Indore (Madhya Pradesh): Calling upon higher education institutions to ensure that all seats in their campuses are filled, University Grants Commission (UGC) chairman Prof Mamidala Jagadesh Kumar here on Monday said that every seat that goes vacant is a national waste.
“We cannot let any seat go waste. We should encourage students to come to our institutions,” he said while addressing the inaugural session of NSIL-2023 where VCs and directors from different institutions were present.
National Summit of Institutional Leaders (NSIL), jointly organised by Vidya Bharati Institute of Higher Education and Devi Ahilya Vishwavidyalaya kick-started on a promising note on Monday.
Union minister of state for education Subhas Sarker was chief guest and Kumar, State’s higher education minister Mohan Yadav, Vidya Bharati Institute president Kailash Chandra Sharma, DAVV vice-chancellor Prof Renu Jain shared the dais with him.
Addressing the gathering, Kumar said that today’s students are tech-savvy and it’s the teachers who have to rise to the occasion.
On the issue of research, Kumar said that research funding is highly competitive and that around 75 to 80 per cent of project proposals prepared by teachers are rejected because of poor quality or poor objectives of the project proposals.
“Institution leaders are not putting enough effort to train their teachers to be able to write successful project proposals,” he said.

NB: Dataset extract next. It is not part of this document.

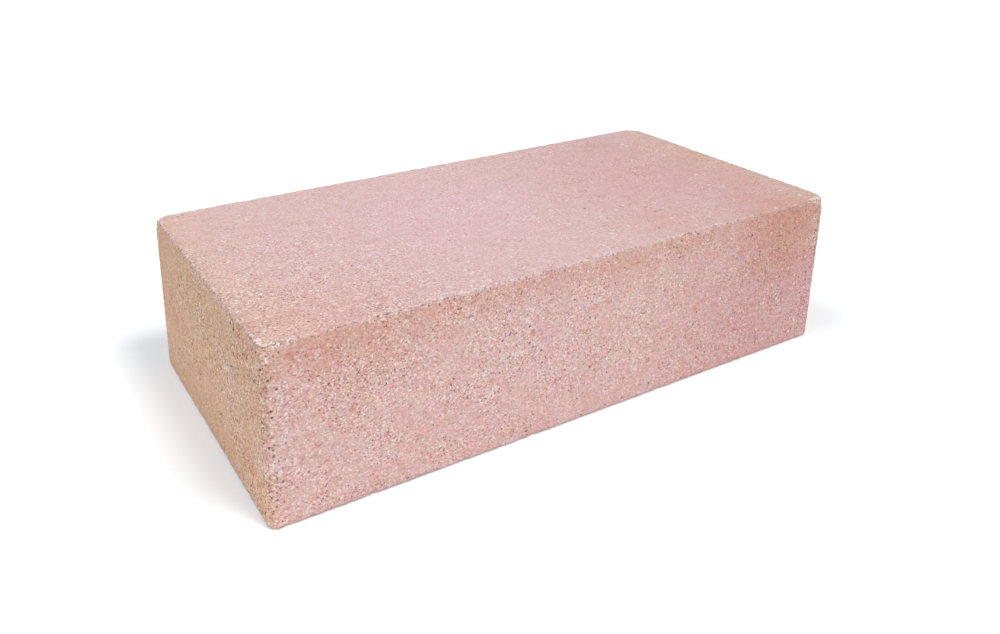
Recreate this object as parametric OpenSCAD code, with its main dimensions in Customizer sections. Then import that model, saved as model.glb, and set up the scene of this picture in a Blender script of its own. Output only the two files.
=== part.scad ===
// Solid pressed brick: one piece, with no frog, no holes and no cells.
// Lies on its bed face, with the origin at the middle of that face, length
// along X, width along Y and height along Z. All sizes are in millimetres.

/* [Brick] */
// Length of the stretcher face, along X
brick_length = 250; // [180:1:300]
// Width of the bed face, along Y
brick_width = 120; // [80:1:150]
// Height of the stretcher face, along Z
brick_height = 65; // [40:1:140]

/* [Edges] */
// Radius of the four upright corners, where the mould box was rounded
corner_radius = 3; // [2.5:0.5:15]
// Radius of the arrises round the top and bottom bed faces
arris_radius = 1; // [0.5:0.25:2]

/* [Hidden] */
$fn = 64;

fired_pink = "#dbb2ab";
core_length = brick_length - 2 * corner_radius;
core_width = brick_width - 2 * corner_radius;

// Upright section of the rim that runs round the brick: as wide as a corner's
// radius, as high as the brick, with the two arrises rounded on its outer side.
module rim_section() {
    flat_width = corner_radius - arris_radius;
    square([flat_width, brick_height]);
    translate([0, arris_radius])
        square([corner_radius, brick_height - 2 * arris_radius]);
    for (arris_height = [arris_radius, brick_height - arris_radius])
        translate([flat_width, arris_height])
            circle(arris_radius);
}

// A straight run of the rim along one face, drawn towards +X.
module face_rim(run, distance) {
    translate([distance, run / 2, 0])
        rotate([90, 0, 0])
            linear_extrude(run)
                rim_section();
}

// The quarter turn of the rim round the upright corner at +X and +Y.
module corner_rim() {
    translate([core_length / 2, core_width / 2, 0])
        rotate_extrude(angle = 90)
            rim_section();
}

module brick() {
    color(fired_pink)
        union() {
            translate([-core_length / 2, -core_width / 2, 0])
                cube([core_length, core_width, brick_height]);
            for (turn = [0, 180])
                rotate(turn) {
                    face_rim(core_width, core_length / 2);
                    rotate(90)
                        face_rim(core_length, core_width / 2);
                }
            for (side = [0, 1], end = [0, 1])
                mirror([0, side, 0])
                    mirror([end, 0, 0])
                        corner_rim();
        }
}

brick();
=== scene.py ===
"""Dresses a solid pressed brick: its granular body, crumbling arrises and worn corners,
with a plain studio to show it in. Laid out as a Blender add-on and run as a script."""

from collections import namedtuple
import math

import bpy
from mathutils import Matrix, Vector


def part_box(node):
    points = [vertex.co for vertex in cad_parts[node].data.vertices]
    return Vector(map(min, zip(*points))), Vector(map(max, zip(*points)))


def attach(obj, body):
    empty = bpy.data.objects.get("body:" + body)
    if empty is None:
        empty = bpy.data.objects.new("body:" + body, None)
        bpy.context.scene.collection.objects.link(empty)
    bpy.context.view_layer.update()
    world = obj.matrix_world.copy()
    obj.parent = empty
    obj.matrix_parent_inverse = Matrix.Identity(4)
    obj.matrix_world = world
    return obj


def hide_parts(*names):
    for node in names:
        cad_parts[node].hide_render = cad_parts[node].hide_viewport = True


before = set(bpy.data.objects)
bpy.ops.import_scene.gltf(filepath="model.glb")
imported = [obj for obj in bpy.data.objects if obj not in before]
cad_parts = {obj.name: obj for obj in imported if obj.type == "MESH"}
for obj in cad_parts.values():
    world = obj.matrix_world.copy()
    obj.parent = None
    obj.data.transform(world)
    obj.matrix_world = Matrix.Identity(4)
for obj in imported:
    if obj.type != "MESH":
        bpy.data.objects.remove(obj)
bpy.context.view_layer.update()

bl_info = {
    "name": "Solid Pressed Brick",
    "version": (1, 0, 0),
    "blender": (4, 5, 0),
    "location": "View3D > Sidebar > Brick",
    "description": "Makes a solid pressed brick and a plain studio to show it in",
    "category": "Object",
}

MM = 0.001
MM_PER_M = 1000.0
BRICK_LOW, BRICK_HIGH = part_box("brick")
BRICK_SIZE = BRICK_HIGH - BRICK_LOW
# The brick's middle, half its size and its top in mm, for the patterns.
MIDDLE_MM = (BRICK_LOW + BRICK_HIGH) / 2 * MM_PER_M
HALF_MM = BRICK_SIZE / 2 * MM_PER_M
TOP_MM = BRICK_HIGH.z * MM_PER_M

# The relief: triangles left after thinning, how far a step of the seed moves its patterns in mm,
# and the chips' spacing in mm and the share of places that has one.
TRIANGLE_LIMIT = 196000
SEED_STEP = (37.0, 53.0, 71.0)
CHIP_SPACING = 9.0
CHIP_SHARE = 0.35

# Over what distance from a bed or an end the finish of that face gives way to the sides', in mm.
BED_ZONE = (0.4, 1.6)
END_ZONE = (1.0, 5.0)

# What a full swing to warm or to red adds to each channel, as a share of it.
WARMER = (0.0, -0.20, -0.48)
REDDER = (0.07, -0.28, -0.14)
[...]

The UGC chairman said that recently they have issued guidelines for the formation of R&D cells in universities and colleges.
“It shouldn’t be just a mechanical formation of R&D cell but it should be a vibrant centre in the university organising workshops for young faculties to train them to write successful project proposals, to give them information about announcements regarding project funding, train them how to run a project, how to do the purchasing and how to submit utilization certificates,” he said.
On G20 Presidency, Kumar said, “G20 represents almost 60% of the global population, it represents nearly 74% of global trade and nearly 90% of patents are generated in these G20 countries. That’s why India's assuming G20 Presidency is an important event.”
Noting that India has the third largest ecosystem for start-ups in the world, he stated that the country has close to 88,000 start-up companies and more than 100 unicorns. “More than 47 per cent of start-up companies belong to females,” he stated.
“Through NEP-2020,” Kumar said, “we are trying to bring a lot of transformation in education.”
“To implement NEP-2020, there is a need for funding to build our infrastructure, train our teachers, and provide better research facilities in our colleges and universities. There is no doubt about that. The good thing about NEP is that the majority of its components can be implemented by simply transforming our attitude towards education. If the leadership in the institution takes the first step, and sits with its teachers and students and discusses NEP, then the majority of the components can be implemented,” he said.
Implement ABC without any delay: Kumar
Describing the Academic Bank of Credits (ABC) as being exceptionally important, Kumar said that when foreign teams visit UGC and they tell the visitors about ABC they (the visitors) feel their country should also have such a system.
“We are already one step ahead of many developed countries in implementing this platform called ABC. Institutes should get every student registered on ABC and upload their credits, their grades, and their transcripts on the ABC portal,” he said and added, “Ensure that from the coming semester, every student is registered on ABC.”
“This should be implemented without any delay,” he added.
NEP-2020 is not only working but it is running: Sarkar
Union minister of state for education Subhas Sarker said with NEP international institutions will make India their home. “Prestigious Indian institutions are also looking to set up offshore campuses. “Under Indian Knowledge System (IKS), already 64 inter-disciplinary research projects have been started and 2000 internships on IKS have been offered. NEP is not only working but it is running,” he stated.
The minister said that there is a demand for student mobility not only in form of outgoing students but also incoming students. “India is a popular study destination for students from SAARC, African and Central Asian countries. We should build on it. Education has become more internationalised and demand for quality education goes beyond geographies,” he said.
Minister signals going back to semester system
Higher education minister Mohan Yadav signalled going back to the semester system in two to three years. “Though educationalists were against it, we did away with the semester system following a demand of student leaders. However, when things get streamlined, we may consider reintroducing the semester system in colleges,’ he said.
What facility can I give in three-room college?: Principal
During an interaction session, Pithampur Government College principal, Vinod Khatri, asked the UGC chief what quality and facilities he should extend in a college that has only three rooms. He also stated that government asks him to get NAAC accreditation done.
“My college self-study report has been approved, and the NAAC team wants to visit the campus for accreditation,” he rued. A girl scholar said that the college offers computer science courses but there is no computer in it.
Replying to Khatri, the UGC chairman said, “I come from a village where I studied under a tree. There was no electricity. I came from such a system. But if you see in the last 50 years there has been much progress in India. We are progressing and we trying to build infrastructure but it’s a monumental task…. Look at the roads that are being built, look at the hospitals being built and the fact that we managed to administer more than 200 crore Covid jabs. Our India is progressing and the whole world is watching us.”